**Supplied information**
--------------------------------------------------
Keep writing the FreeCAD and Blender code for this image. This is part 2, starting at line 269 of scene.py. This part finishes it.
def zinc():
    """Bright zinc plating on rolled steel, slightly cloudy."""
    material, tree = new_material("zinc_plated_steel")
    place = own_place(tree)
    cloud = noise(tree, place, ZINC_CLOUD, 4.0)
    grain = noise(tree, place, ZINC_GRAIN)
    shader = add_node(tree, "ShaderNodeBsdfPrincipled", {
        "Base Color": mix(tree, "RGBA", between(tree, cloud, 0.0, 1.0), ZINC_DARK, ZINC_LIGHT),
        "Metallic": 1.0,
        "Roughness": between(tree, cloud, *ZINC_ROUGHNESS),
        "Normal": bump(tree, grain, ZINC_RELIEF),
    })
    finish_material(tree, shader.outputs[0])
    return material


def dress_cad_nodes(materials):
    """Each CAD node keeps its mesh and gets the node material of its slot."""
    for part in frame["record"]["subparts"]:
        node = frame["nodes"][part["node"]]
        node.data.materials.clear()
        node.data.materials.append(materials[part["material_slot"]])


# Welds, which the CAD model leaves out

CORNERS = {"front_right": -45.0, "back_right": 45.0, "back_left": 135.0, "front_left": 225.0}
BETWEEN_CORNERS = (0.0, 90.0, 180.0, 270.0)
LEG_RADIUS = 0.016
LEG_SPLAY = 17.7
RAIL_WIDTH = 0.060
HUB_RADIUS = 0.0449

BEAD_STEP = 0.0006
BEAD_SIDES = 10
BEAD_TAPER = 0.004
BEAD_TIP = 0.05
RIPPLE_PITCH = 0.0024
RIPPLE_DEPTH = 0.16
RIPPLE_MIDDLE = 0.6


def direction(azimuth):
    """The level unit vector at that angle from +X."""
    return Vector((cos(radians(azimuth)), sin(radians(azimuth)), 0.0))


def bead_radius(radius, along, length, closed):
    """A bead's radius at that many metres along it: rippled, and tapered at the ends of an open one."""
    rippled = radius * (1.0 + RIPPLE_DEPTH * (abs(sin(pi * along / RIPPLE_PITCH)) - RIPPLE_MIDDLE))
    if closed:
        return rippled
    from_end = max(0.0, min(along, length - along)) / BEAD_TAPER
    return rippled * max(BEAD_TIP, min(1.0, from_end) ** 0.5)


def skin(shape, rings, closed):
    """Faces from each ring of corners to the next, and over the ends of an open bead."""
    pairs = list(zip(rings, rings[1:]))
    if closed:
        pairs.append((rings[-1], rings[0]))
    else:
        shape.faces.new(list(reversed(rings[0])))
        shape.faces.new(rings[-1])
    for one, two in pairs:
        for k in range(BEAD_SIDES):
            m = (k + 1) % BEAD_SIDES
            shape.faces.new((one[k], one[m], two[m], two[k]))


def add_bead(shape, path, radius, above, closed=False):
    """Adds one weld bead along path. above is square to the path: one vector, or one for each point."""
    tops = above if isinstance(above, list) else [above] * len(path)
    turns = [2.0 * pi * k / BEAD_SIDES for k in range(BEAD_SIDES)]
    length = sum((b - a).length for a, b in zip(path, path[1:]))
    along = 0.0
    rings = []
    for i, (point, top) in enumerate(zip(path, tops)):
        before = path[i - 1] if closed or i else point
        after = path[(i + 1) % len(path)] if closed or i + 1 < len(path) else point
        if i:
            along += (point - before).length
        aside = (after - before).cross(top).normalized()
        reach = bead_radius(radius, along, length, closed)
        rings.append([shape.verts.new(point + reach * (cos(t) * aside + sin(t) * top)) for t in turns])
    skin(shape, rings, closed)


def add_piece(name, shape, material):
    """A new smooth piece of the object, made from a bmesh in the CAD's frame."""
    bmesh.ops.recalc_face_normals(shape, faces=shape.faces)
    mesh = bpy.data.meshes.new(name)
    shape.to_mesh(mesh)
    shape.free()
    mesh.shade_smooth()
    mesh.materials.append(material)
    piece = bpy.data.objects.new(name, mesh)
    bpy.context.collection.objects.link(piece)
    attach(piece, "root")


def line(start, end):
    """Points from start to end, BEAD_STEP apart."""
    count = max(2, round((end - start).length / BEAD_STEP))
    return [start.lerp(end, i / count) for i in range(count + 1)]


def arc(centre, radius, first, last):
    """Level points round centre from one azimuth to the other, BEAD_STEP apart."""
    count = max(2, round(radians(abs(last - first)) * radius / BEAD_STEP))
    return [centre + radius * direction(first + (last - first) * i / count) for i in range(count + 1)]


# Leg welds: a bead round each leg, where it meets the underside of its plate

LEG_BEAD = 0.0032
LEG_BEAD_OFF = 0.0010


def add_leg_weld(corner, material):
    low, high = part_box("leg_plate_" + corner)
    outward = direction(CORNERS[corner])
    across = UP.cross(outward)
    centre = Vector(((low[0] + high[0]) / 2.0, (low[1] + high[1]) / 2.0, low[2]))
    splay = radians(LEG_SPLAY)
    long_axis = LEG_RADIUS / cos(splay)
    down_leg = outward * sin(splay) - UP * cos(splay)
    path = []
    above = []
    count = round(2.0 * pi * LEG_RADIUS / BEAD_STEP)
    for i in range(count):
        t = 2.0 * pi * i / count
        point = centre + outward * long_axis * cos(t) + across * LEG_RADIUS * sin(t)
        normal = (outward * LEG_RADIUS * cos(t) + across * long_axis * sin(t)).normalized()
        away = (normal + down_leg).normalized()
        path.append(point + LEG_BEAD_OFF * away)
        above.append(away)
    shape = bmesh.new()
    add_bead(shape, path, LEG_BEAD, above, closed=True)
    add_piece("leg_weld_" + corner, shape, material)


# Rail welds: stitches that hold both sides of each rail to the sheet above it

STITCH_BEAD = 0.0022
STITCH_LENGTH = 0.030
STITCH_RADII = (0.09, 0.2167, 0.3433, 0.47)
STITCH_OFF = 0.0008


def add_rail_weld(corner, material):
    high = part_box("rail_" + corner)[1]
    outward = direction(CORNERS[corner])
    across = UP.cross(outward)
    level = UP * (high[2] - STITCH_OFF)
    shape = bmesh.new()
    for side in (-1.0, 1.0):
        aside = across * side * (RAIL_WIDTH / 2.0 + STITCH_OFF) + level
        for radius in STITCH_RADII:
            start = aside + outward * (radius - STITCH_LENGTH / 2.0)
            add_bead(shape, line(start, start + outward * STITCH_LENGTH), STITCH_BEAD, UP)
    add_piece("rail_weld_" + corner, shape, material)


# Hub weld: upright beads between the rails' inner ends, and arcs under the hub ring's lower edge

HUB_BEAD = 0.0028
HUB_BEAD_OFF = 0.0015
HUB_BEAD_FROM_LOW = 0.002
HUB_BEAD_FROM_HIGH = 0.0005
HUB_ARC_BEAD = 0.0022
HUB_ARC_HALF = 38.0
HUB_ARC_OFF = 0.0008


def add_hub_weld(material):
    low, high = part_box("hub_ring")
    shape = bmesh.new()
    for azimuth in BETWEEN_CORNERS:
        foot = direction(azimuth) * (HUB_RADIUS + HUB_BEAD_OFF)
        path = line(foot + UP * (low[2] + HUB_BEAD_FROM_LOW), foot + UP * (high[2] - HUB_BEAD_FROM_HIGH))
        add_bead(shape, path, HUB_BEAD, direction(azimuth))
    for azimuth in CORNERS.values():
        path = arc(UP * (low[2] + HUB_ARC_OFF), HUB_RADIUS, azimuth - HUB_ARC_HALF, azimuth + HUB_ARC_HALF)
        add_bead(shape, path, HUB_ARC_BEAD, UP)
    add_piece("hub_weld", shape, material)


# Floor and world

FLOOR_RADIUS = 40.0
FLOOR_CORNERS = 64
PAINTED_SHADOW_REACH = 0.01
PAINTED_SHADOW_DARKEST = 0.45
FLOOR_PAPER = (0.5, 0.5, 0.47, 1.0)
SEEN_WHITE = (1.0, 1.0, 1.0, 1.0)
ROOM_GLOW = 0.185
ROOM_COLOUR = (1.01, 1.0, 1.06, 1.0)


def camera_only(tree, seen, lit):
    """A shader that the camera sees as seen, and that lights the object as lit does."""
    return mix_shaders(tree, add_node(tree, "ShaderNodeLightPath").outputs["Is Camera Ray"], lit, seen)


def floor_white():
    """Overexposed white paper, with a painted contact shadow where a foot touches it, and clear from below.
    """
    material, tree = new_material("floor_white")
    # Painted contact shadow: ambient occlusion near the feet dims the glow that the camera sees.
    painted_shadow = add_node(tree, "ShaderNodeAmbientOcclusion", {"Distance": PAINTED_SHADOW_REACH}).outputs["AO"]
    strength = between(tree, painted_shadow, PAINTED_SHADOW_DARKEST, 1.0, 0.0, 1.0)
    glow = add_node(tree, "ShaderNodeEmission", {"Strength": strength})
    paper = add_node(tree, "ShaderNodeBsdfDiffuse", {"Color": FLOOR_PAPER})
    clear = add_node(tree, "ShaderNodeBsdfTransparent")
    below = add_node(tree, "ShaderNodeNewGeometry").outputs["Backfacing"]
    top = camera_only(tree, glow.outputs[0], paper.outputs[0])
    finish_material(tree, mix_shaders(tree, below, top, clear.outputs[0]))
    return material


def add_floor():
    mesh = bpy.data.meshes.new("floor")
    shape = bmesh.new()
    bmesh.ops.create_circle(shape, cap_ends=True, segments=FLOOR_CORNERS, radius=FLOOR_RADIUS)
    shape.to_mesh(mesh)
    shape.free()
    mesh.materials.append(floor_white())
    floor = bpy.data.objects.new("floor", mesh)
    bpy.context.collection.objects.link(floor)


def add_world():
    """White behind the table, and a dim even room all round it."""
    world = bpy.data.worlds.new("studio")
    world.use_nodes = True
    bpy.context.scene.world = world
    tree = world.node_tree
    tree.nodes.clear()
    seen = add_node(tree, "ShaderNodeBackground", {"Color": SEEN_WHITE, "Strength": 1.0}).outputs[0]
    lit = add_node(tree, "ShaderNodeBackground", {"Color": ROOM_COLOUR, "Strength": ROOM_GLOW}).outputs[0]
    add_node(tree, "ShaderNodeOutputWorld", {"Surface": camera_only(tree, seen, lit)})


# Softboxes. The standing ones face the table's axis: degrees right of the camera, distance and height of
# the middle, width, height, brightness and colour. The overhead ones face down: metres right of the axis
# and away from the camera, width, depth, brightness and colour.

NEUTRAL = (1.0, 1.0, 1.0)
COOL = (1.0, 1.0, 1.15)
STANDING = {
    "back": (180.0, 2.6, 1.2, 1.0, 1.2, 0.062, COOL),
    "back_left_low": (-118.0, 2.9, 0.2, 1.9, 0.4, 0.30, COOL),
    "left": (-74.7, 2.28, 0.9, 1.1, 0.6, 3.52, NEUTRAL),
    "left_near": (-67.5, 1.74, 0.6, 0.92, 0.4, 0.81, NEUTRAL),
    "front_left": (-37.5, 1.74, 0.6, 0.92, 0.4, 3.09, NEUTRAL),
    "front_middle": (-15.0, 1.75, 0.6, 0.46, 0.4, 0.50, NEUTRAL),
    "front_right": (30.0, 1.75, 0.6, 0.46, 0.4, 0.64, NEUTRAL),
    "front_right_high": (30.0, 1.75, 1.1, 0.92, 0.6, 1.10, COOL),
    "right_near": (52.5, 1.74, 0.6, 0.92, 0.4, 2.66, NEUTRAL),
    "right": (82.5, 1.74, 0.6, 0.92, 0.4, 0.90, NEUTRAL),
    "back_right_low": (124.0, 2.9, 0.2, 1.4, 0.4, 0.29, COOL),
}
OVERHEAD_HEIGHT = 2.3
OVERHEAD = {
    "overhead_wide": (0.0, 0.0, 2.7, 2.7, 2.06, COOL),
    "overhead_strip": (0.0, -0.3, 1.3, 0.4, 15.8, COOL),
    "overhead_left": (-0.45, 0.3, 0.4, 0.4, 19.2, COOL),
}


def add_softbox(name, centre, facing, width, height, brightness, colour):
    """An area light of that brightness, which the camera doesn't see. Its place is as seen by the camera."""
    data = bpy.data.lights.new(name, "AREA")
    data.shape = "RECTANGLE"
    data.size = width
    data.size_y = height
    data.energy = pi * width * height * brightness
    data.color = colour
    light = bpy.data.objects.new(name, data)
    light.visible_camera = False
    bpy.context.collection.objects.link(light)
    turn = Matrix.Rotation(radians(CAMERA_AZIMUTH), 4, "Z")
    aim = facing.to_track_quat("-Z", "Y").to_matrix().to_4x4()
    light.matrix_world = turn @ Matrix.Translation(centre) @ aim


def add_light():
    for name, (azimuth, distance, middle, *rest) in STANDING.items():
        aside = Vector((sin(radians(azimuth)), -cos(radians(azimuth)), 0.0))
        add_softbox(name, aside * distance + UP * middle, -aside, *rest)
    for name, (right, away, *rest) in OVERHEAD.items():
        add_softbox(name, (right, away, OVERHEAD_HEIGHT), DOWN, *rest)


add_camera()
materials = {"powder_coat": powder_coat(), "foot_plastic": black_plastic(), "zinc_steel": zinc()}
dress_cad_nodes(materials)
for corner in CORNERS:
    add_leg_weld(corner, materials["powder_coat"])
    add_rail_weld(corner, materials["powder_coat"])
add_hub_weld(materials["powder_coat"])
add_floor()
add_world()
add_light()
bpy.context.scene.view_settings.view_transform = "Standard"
--------------------------------------------------
**Exercise details**
Only the lines from the top of the data through the line that contains "return rippled *" should be quoted, exactly as they stand.

**Exercise answer**
Keep writing the FreeCAD and Blender code for this image. This is part 2, starting at line 269 of scene.py. This part finishes it.
def zinc():
    """Bright zinc plating on rolled steel, slightly cloudy."""
    material, tree = new_material("zinc_plated_steel")
    place = own_place(tree)
    cloud = noise(tree, place, ZINC_CLOUD, 4.0)
    grain = noise(tree, place, ZINC_GRAIN)
    shader = add_node(tree, "ShaderNodeBsdfPrincipled", {
        "Base Color": mix(tree, "RGBA", between(tree, cloud, 0.0, 1.0), ZINC_DARK, ZINC_LIGHT),
        "Metallic": 1.0,
        "Roughness": between(tree, cloud, *ZINC_ROUGHNESS),
        "Normal": bump(tree, grain, ZINC_RELIEF),
    })
    finish_material(tree, shader.outputs[0])
    return material


def dress_cad_nodes(materials):
    """Each CAD node keeps its mesh and gets the node material of its slot."""
    for part in frame["record"]["subparts"]:
        node = frame["nodes"][part["node"]]
        node.data.materials.clear()
        node.data.materials.append(materials[part["material_slot"]])


# Welds, which the CAD model leaves out

CORNERS = {"front_right": -45.0, "back_right": 45.0, "back_left": 135.0, "front_left": 225.0}
BETWEEN_CORNERS = (0.0, 90.0, 180.0, 270.0)
LEG_RADIUS = 0.016
LEG_SPLAY = 17.7
RAIL_WIDTH = 0.060
HUB_RADIUS = 0.0449

BEAD_STEP = 0.0006
BEAD_SIDES = 10
BEAD_TAPER = 0.004
BEAD_TIP = 0.05
RIPPLE_PITCH = 0.0024
RIPPLE_DEPTH = 0.16
RIPPLE_MIDDLE = 0.6


def direction(azimuth):
    """The level unit vector at that angle from +X."""
    return Vector((cos(radians(azimuth)), sin(radians(azimuth)), 0.0))


def bead_radius(radius, along, length, closed):
    """A bead's radius at that many metres along it: rippled, and tapered at the ends of an open one."""
    rippled = radius * (1.0 + RIPPLE_DEPTH * (abs(sin(pi * along / RIPPLE_PITCH)) - RIPPLE_MIDDLE))
    if closed:
        return rippled
    from_end = max(0.0, min(along, length - along)) / BEAD_TAPER
    return rippled * max(BEAD_TIP, min(1.0, from_end) ** 0.5)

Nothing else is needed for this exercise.